Hôtel du Nord en sparadrap

En lieu et place, l’hôpital Nord renvoie vers un hôtel à Saint-Antoine à 59 euros la nuitée. En matière hôtelière, les quartiers Nord sont un vrai désert. D’ailleurs, l’hôpital renvoie volontiers vers les chambres d’hôtes de la coopérative Hôtel du Nord. Ce réseau d’habitants des quartiers Nord propose des chambres chez l’habitant à “un tarif préférentiel” selon l’AP-HM, mais au moins quatre fois plus cher que ce qu’elle proposait jusqu’à lors. “Nous avons une dizaine de chambres situées à proximité de l’hôpital, raconte Agnès Maillard, membre de la coopérative. En théorie, c’est plus, mais nous nous sommes aperçus que les gens voulaient vraiment être au plus proche de leurs malades. En moyenne, la chambre est à 40 euros avec un tarif dégressif au bout de quelques jours de séjour”.

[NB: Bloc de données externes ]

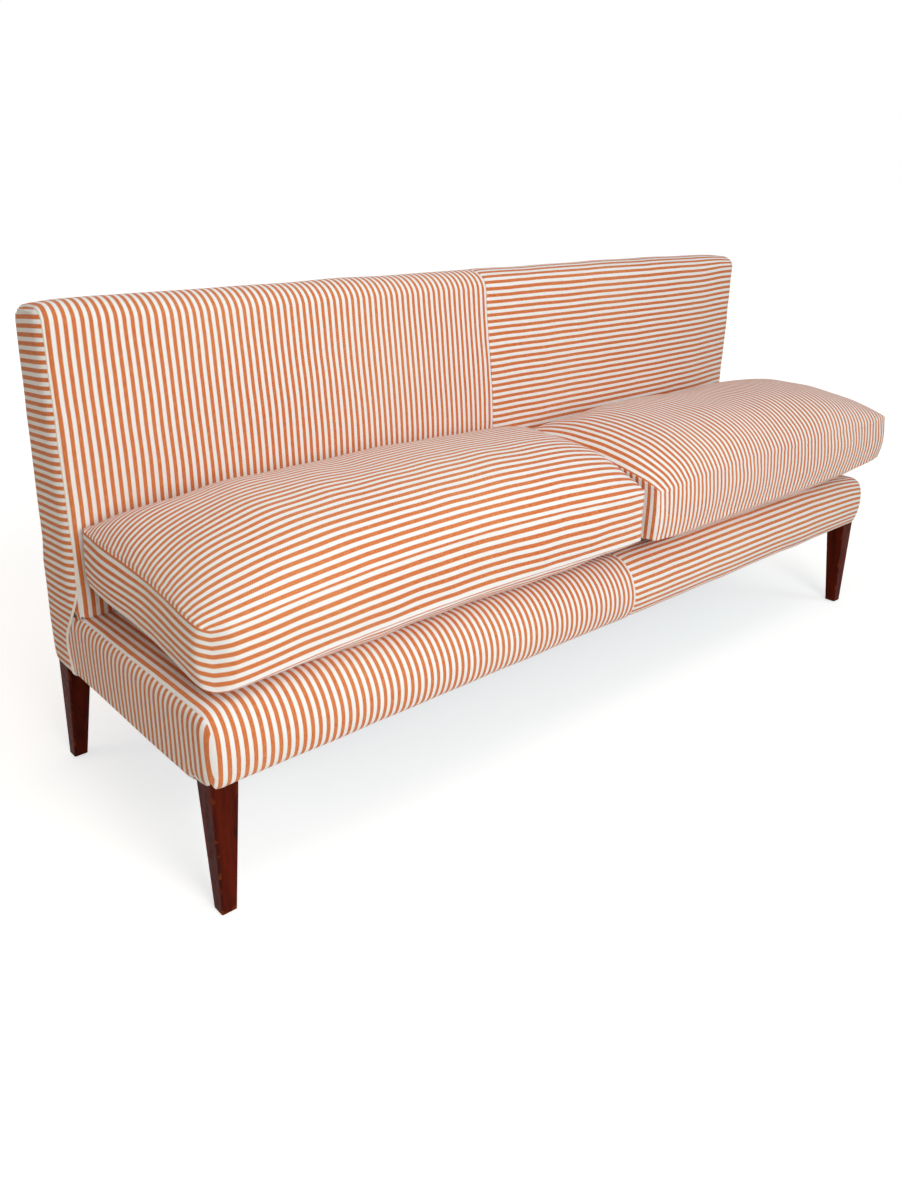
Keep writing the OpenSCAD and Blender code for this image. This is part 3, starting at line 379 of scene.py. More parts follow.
def cloth_place(tree):
    """The piece's own flat place in the cloth, in metres."""
    return node(tree, "ShaderNodeUVMap", uv_map="cloth").outputs[0]


ticking_material, tree, shader = material(
    "ticking_stripe", sheen_weight=0.12, sheen_roughness=0.5, specular_ior_level=0.18
)
weave = use_group(tree, ticking, {"Cloth": cloth_place(tree)})
fade = noise(tree, own_place(tree), 2.2, 2.0)
white_yarn = blended(tree, calc(tree, "MULTIPLY", weave["Slub"], 0.8), CREAM, CREAM_SHADE)
fleck_share = calc(
    tree, "MULTIPLY", weave["Fleck"], ramp(tree, weave["Slub"], 0.35, 0.65, 0.2, 1.0)
)
terracotta_yarn = blended(tree, fleck_share, TERRACOTTA, TERRACOTTA_PALE)
terracotta_yarn = blended(
    tree, ramp(tree, fade, 0.35, 0.7, 0.0, 0.16), terracotta_yarn, TERRACOTTA_PALE
)
yarn = blended(tree, weave["Band"], white_yarn, terracotta_yarn)
looks(tree, shader, yarn, ramp(tree, weave["Height"], 0.0, 1.0, 0.92, 0.8))
raised(tree, shader, weave["Height"], 0.35, 0.0005)
print("ticking material has", len(tree.nodes), "nodes")

# %% [markdown]
# ## Other weaves and wood
#
# The hidden cloths are plain weaves: a coarse one for jute and hessian, a fine one
# for calico and tape. One group serves them all. A second group serves the woods:
# long streaks along the grain, and short dark pores.

# %% Build the plain weave and the wood grain as node groups
plain_weave, given, result = group(
    "plain_weave",
    [("Place", "Vector", None), ("Thread", "Float", 0.001), ("Unevenness", "Float", 0.3)],
    [("Thread Mask", "Float"), ("Height", "Float")],
)
axes = node(plain_weave, "ShaderNodeSeparateXYZ", {0: given["Place"]}).outputs
first = wave_along(plain_weave, axes["X"], given["Thread"])
second = wave_along(plain_weave, calc(plain_weave, "ADD", axes["Y"], axes["Z"]), given["Thread"])
checks = calc(plain_weave, "MULTIPLY", first, second)
rough_yarn = calc(plain_weave, "SUBTRACT", noise(plain_weave, given["Place"], 140.0, 3.0), 0.5)
uneven = calc(plain_weave, "MULTIPLY", rough_yarn, given["Unevenness"])
even = calc(plain_weave, "MULTIPLY_ADD", checks, 0.5, 0.5)
mask = calc(plain_weave, "ADD", even, uneven, clamp=True)
plain_weave.links.new(mask, result["Thread Mask"])
plain_weave.links.new(mask, result["Height"])

wood_grain, given, result = group(
    "wood_grain",
    [("Place", "Vector", None), ("Streaks", "Float", 60.0), ("Pores", "Float", 420.0)],
    [("Streak", "Float"), ("Pore", "Float"), ("Height", "Float")],
)
streak = noise(wood_grain, given["Place"], given["Streaks"], 5.0, 0.6)
pore = ramp(wood_grain, noise(wood_grain, given["Place"], given["Pores"], 2.0), 0.6, 0.74)
PORE_DEPTH = 0.6
height = calc(wood_grain, "MULTIPLY_ADD", pore, -PORE_DEPTH, streak)
for label, value in (("Streak", streak), ("Pore", pore), ("Height", height)):
    wood_grain.links.new(value, result[label])
print("groups:", [g.name for g in bpy.data.node_groups])


# %% Make the plain cloths
def plain_cloth(name, light, dark, thread, unevenness, bump_height, own_map=False, **values):
    """A plain woven cloth in two tones. It reads its UV map, or the object's own coordinates."""
    made, tree, shader = material(name, specular_ior_level=0.15, **values)
    place = cloth_place(tree) if own_map else own_place(tree)
    inputs = {"Place": place, "Thread": thread, "Unevenness": unevenness}
    cloth = use_group(tree, plain_weave, inputs)
    mask = cloth["Thread Mask"]
    looks(tree, shader, blended(tree, mask, dark, light), ramp(tree, mask, 0, 1, 0.97, 0.85))
    raised(tree, shader, cloth["Height"], 0.5, bump_height)
    return made


cream_fold = plain_cloth(
    "cream_fold", srgb(250, 247, 240), srgb(234, 227, 214), 0.0011, 0.4, 0.0003
)
zip_tape = plain_cloth("zip_tape", srgb(232, 222, 204), srgb(204, 192, 170), 0.0008, 0.3, 0.0003)

jute_flat = plain_cloth(
    "jute_straps", srgb(196, 160, 108), srgb(142, 106, 62), 0.0034, 0.7, 0.0011, True
)
hessian_flat = plain_cloth(
    "hessian_cloth", srgb(176, 146, 100), srgb(112, 86, 52), 0.0024, 0.7, 0.0008, True
)
calico_flat = plain_cloth(
    "calico_cloth", srgb(226, 216, 196), srgb(198, 186, 164), 0.0009, 0.4, 0.0003, True
)
dust_flat = plain_cloth(
    "black_dust_cloth", srgb(44, 44, 48), srgb(22, 22, 25), 0.0012, 0.9, 0.0003, True
)


def spongy(name, light, dark, cell_scale, bump_height, **values):
    """Foam or fibre: small cells in two tones."""
    made, tree, shader = material(name, specular_ior_level=0.1, **values)
    place = own_place(tree)
    voronoi = node(tree, "ShaderNodeTexVoronoi", {"Vector": place, "Scale": cell_scale})
    cells = voronoi.outputs["Distance"]
    tufts = noise(tree, place, cell_scale / 9, 4.0)
    share = calc(tree, "MULTIPLY", ramp(tree, cells, 0.1, 0.6), tufts)
    looks(tree, shader, blended(tree, share, light, dark), ramp(tree, tufts, 0.3, 0.7, 0.85, 0.98))
    raised(tree, shader, cells, 0.6, bump_height)
    return made


foam = spongy("foam", srgb(244, 230, 172), srgb(206, 180, 112), 900, 0.0006)
fibre = spongy("fibre_fill", srgb(250, 249, 245), srgb(220, 219, 214), 260, 0.0015)


# %% Make the woods and the metals
def wood(name, light, dark, pore_colour, stretch, **values):
    """Wood whose grain runs along the axis that is stretched."""
    made, tree, shader = material(name, **values)
    grain = use_group(tree, wood_grain, {"Place": scaled(tree, own_place(tree), stretch)})
    tone = blended(tree, ramp(tree, grain["Streak"], 0.3, 0.72), dark, light)
    tone = blended(tree, calc(tree, "MULTIPLY", grain["Pore"], 0.7), tone, pore_colour)
    raised(tree, shader, grain["Height"], 0.25, 0.0003)
    return made, tree, shader, tone, grain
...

L’ancienne infirmière hospitalière a déjà connu de belles histoires d’accompagnement de ces proches de patients hospitalisés. Ce lundi, elle avait justement une réunion avec le service social de l’hôpital à ce sujet. “Ils nous ont proposé de gérer ces studios à leur place”, raconte-t-elle. Mais il n’est pas question de faire cela bénévolement. “Cela correspond à un poste à mi-temps que notre association ne peut pas prendre en charge. On ne peut pas se dire que cela ne correspond pas aux missions de l’hôpital public. Après tout, l’hôpital, c’est d’abord l’hospitalité, non ?”

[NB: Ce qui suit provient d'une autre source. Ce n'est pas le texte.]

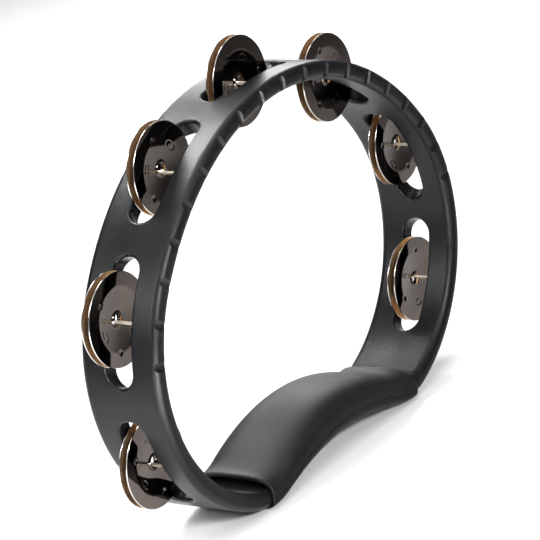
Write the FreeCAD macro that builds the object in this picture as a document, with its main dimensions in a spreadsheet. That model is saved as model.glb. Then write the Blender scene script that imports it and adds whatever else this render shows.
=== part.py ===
"""A hand-held plastic tambourine with one row of seven jingle pairs.

The D-shaped ring is moulded in two channel-shaped halves that close over seven steel pins. Each pin
carries two steel jingles, back to back, in a slot through the ring. A two-part cover makes the
thick grip that closes the D at the bottom.

Frame: +X to the right, +Y from the front rim to the back rim, +Z up along the ring's axis of
mirror symmetry. The origin is under the middle of the grip, on the surface that the two lower
corners stand on. Millimetres and degrees.
"""

import FreeCAD, Part

import math
import os

import Sketcher

V = FreeCAD.Vector
doc = FreeCAD.newDocument("tambourine")

# ---------------------------------------------------------------- driving dimensions

SIZES = [
    ("top_radius", 133.0, "middle line of the ring: the flat arc over the top"),
    ("side_radius", 78.0, "middle line: the arc down each side"),
    ("side_centre", 45.0, "X of the side arc's centre"),
    ("corner_radius", 33.0, "middle line: the lower corners"),
    ("corner_centre", 60.5, "X of the corner arc's centre"),
    ("bow_radius", 137.0, "middle line: the bottom bar, bowed in towards the ring"),
    ("band_thickness", 8.6, "ring, radially"),
    ("band_width", 42.0, "ring, front rim to back rim"),
    ("band_wall", 2.0, "plastic wall round each hollow cell of the ring"),
    ("rim_round", 3.8, "rounding of the rim's two edges"),
    ("lip_height", 0.9, "weld lip on the front half, where the halves meet"),
    ("lip_thickness", 0.6, "the same lip"),
    ("lip_fit", 0.05, "round the lip in the back half's groove"),
    ("jingle_pitch", 71.5, "jingle to jingle along the middle line"),
    ("slot_length", 56.8, "jingle slot, along the ring"),
    ("slot_width", 14.4, "jingle slot, across the ring"),
    ("slot_round", 1.3, "rounding of the slot's edges"),
    ("socket_depth", 4.8, "pin socket, beyond the slot's side"),
    ("socket_radius", 0.85, "pin socket"),
    ("pin_radius", 0.8, "steel pin"),
    ("pin_chamfer", 0.2, "pin's ends"),
    ("pin_end_gap", 0.15, "between the pin's end and the bottom of its socket"),
    ("groove_radius", 2.4, "round grooves across the front rim"),
    ("groove_depth", 1.7, "the same grooves"),
    ("jingle_radius", 21.2, "jingle, outside"),
    ("jingle_sheet", 0.5, "jingle, sheet thickness"),
    ("crease_radius", 14.6, "where the flat edge ring turns into the dish"),
    ("dish_radius", 6.0, "where the dish reaches its floor"),
    ("dish_depth", 1.5, "dish floor below the edge ring"),
    ("collar_radius", 3.7, "foot of the collar round the centre hole"),
    ("eye_radius", 3.0, "centre hole, oversized so that the jingle rattles"),
    ("collar_height", 0.8, "collar round the centre hole"),
    ("dimple_radius", 1.9, "three dimples on the crease"),
    ("dimple_depth", 0.2, "the same dimples"),
    ("pair_gap", 0.3, "between the two dish floors of a pair at rest"),
    ("pair_shift", 3.8, "a pair rests this far behind the ring's middle plane"),
    ("grip_width", 45.0, "grip cover, front to back"),
    ("grip_above", 9.8, "grip cover's end, above the middle line"),
    ("grip_below", 5.7, "grip cover's end, below the middle line"),
    ("grip_top_radius", 114.0, "grip's bowed upper surface"),
    ("grip_under_radius", 307.0, "grip's lower surface"),
    ("grip_end_angle", 6.0, "how far round the corner each end of the cover starts"),
    ("grip_top_round", 9.0, "rounding of the upper cover's long edges"),
    ("grip_under_round", 5.4, "rounding of the lower cover's long edges"),
    ("grip_wall", 2.2, "wall over the grip's hollow cells"),
    ("grip_fit", 0.05, "between the cover and the ring inside it"),
    ("grip_mouth", 8.0, "depth of the open gap over the ring at each end of the upper cover"),
    ("rib", 1.6, "ribs between the grip's cells"),
    ("cell_reach", 42.0, "X of the last grip cell's end"),
]

sheet = doc.addObject("Spreadsheet::Sheet", "Sizes")
for row, (alias, value, note) in enumerate(SIZES, start=1):
    sheet.set(f"A{row}", alias)
    sheet.set(f"B{row}", str(value))
    sheet.set(f"C{row}", note)
    sheet.setAlias(f"B{row}", alias)
doc.recompute()

JINGLES = 7
GROOVES = 19
GROOVES_PER_PITCH = 4
GRIP_CELLS = 4

# Where each pair rests on its pin: its centre's offset in X and Z, within the oversized hole.
REST_RATTLE = {
    1: (1.7, 0.6),
    2: (-0.3, 1.4),
    3: (0.5, 1.7),
    4: (-0.8, 1.1),
    5: (-0.5, -0.7),
    6: (1.2, 0.6),
    7: (0.8, -1.6),
}


def size(alias):
    return float(sheet.get(alias))


# ---------------------------------------------------------------- the ring's middle line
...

Dans le communiqué de l’AP-HM, cela donne ce mot d’excuse un brin emberlificoté :

La direction et les équipes médicales et soignantes comprennent la détresse de familles déjà confrontée à des situations difficiles, et les assurent de leurs efforts pour examiner au plus vite toutes les possibilités de solutions.

Point positif, ce lundi, Magali Martin a déjà été contactée par trois associations qui se disent prêtes à proposer une solution d’hébergement. Entre les allers et retour Salon-Marseille, les soins et les tétées, elle aura le temps de jouer les intermédiaires.